**Stated goal:** Repeat the material in full. Keep every line exactly as it is.

**Material provided:**
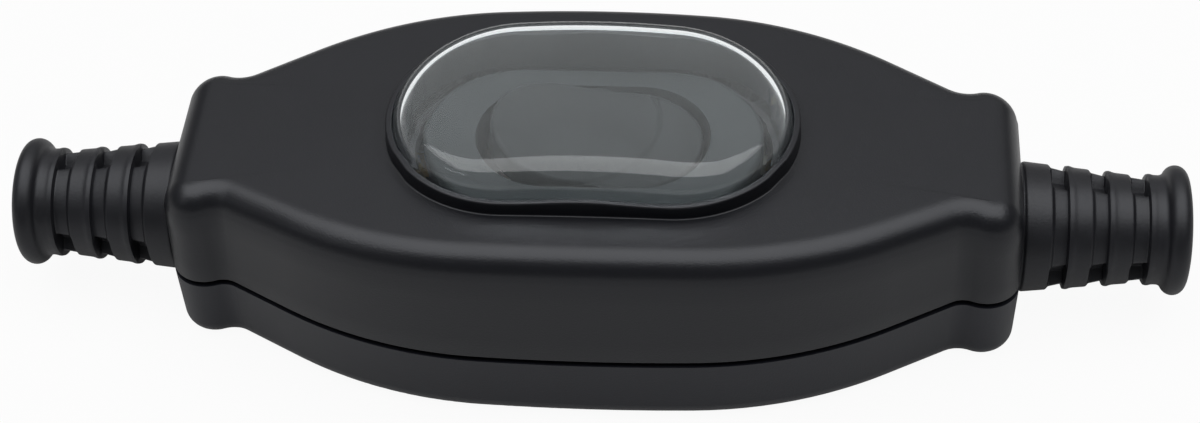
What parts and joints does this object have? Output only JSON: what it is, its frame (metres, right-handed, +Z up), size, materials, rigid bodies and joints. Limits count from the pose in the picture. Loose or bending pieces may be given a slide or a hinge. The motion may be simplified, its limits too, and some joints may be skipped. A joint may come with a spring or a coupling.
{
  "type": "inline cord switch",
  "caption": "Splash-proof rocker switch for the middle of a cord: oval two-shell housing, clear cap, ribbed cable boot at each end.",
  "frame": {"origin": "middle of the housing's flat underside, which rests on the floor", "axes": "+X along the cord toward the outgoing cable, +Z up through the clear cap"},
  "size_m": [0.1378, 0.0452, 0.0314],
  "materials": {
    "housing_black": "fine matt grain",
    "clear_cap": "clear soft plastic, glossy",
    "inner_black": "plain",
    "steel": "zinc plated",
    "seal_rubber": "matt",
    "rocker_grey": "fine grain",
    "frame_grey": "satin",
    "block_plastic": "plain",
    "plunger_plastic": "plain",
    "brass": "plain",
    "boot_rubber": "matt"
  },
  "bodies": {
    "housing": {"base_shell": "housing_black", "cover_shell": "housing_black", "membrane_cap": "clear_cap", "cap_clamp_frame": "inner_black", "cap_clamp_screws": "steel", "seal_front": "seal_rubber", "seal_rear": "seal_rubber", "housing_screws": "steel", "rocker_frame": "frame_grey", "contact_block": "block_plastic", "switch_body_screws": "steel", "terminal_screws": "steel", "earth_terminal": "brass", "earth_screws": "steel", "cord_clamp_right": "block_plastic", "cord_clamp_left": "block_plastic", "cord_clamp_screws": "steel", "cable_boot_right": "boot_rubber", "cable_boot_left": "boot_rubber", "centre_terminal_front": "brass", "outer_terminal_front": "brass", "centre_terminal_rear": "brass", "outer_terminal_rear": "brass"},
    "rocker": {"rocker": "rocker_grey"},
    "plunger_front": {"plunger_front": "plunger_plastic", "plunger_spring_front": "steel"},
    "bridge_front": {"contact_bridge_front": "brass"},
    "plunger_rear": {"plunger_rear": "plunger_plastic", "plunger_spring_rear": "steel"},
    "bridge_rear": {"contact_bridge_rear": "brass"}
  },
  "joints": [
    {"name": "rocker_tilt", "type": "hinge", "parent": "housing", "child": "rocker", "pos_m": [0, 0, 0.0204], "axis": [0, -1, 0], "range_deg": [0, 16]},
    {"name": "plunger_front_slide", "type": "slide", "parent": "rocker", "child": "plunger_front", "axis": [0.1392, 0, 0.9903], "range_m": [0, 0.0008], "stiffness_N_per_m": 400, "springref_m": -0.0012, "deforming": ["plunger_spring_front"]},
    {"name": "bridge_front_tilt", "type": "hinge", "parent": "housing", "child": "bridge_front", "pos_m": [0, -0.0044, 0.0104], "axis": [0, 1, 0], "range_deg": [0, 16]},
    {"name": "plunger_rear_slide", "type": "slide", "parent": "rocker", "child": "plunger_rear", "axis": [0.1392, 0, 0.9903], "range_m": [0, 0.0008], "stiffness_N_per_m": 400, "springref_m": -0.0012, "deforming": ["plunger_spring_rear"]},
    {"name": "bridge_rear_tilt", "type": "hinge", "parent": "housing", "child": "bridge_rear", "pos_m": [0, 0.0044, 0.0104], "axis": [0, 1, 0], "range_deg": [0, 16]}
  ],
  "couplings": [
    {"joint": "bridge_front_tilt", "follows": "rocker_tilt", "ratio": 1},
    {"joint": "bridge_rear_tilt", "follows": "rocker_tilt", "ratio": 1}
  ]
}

**The result:**
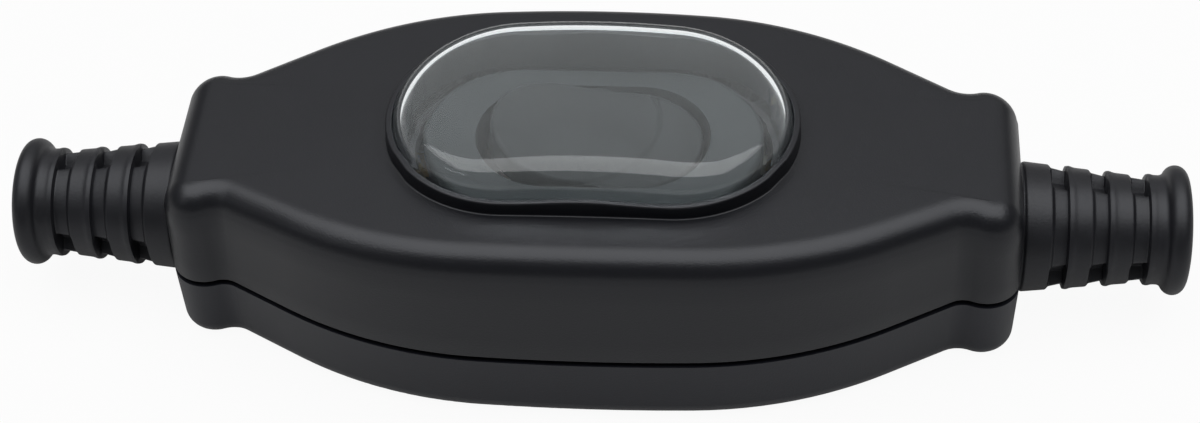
What parts and joints does this object have? Output only JSON: what it is, its frame (metres, right-handed, +Z up), size, materials, rigid bodies and joints. Limits count from the pose in the picture. Loose or bending pieces may be given a slide or a hinge. The motion may be simplified, its limits too, and some joints may be skipped. A joint may come with a spring or a coupling.
{
  "type": "inline cord switch",
  "caption": "Splash-proof rocker switch for the middle of a cord: oval two-shell housing, clear cap, ribbed cable boot at each end.",
  "frame": {"origin": "middle of the housing's flat underside, which rests on the floor", "axes": "+X along the cord toward the outgoing cable, +Z up through the clear cap"},
  "size_m": [0.1378, 0.0452, 0.0314],
  "materials": {
    "housing_black": "fine matt grain",
    "clear_cap": "clear soft plastic, glossy",
    "inner_black": "plain",
    "steel": "zinc plated",
    "seal_rubber": "matt",
    "rocker_grey": "fine grain",
    "frame_grey": "satin",
    "block_plastic": "plain",
    "plunger_plastic": "plain",
    "brass": "plain",
    "boot_rubber": "matt"
  },
  "bodies": {
    "housing": {"base_shell": "housing_black", "cover_shell": "housing_black", "membrane_cap": "clear_cap", "cap_clamp_frame": "inner_black", "cap_clamp_screws": "steel", "seal_front": "seal_rubber", "seal_rear": "seal_rubber", "housing_screws": "steel", "rocker_frame": "frame_grey", "contact_block": "block_plastic", "switch_body_screws": "steel", "terminal_screws": "steel", "earth_terminal": "brass", "earth_screws": "steel", "cord_clamp_right": "block_plastic", "cord_clamp_left": "block_plastic", "cord_clamp_screws": "steel", "cable_boot_right": "boot_rubber", "cable_boot_left": "boot_rubber", "centre_terminal_front": "brass", "outer_terminal_front": "brass", "centre_terminal_rear": "brass", "outer_terminal_rear": "brass"},
    "rocker": {"rocker": "rocker_grey"},
    "plunger_front": {"plunger_front": "plunger_plastic", "plunger_spring_front": "steel"},
    "bridge_front": {"contact_bridge_front": "brass"},
    "plunger_rear": {"plunger_rear": "plunger_plastic", "plunger_spring_rear": "steel"},
    "bridge_rear": {"contact_bridge_rear": "brass"}
  },
  "joints": [
    {"name": "rocker_tilt", "type": "hinge", "parent": "housing", "child": "rocker", "pos_m": [0, 0, 0.0204], "axis": [0, -1, 0], "range_deg": [0, 16]},
    {"name": "plunger_front_slide", "type": "slide", "parent": "rocker", "child": "plunger_front", "axis": [0.1392, 0, 0.9903], "range_m": [0, 0.0008], "stiffness_N_per_m": 400, "springref_m": -0.0012, "deforming": ["plunger_spring_front"]},
    {"name": "bridge_front_tilt", "type": "hinge", "parent": "housing", "child": "bridge_front", "pos_m": [0, -0.0044, 0.0104], "axis": [0, 1, 0], "range_deg": [0, 16]},
    {"name": "plunger_rear_slide", "type": "slide", "parent": "rocker", "child": "plunger_rear", "axis": [0.1392, 0, 0.9903], "range_m": [0, 0.0008], "stiffness_N_per_m": 400, "springref_m": -0.0012, "deforming": ["plunger_spring_rear"]},
    {"name": "bridge_rear_tilt", "type": "hinge", "parent": "housing", "child": "bridge_rear", "pos_m": [0, 0.0044, 0.0104], "axis": [0, 1, 0], "range_deg": [0, 16]}
  ],
  "couplings": [
    {"joint": "bridge_front_tilt", "follows": "rocker_tilt", "ratio": 1},
    {"joint": "bridge_rear_tilt", "follows": "rocker_tilt", "ratio": 1}
  ]
}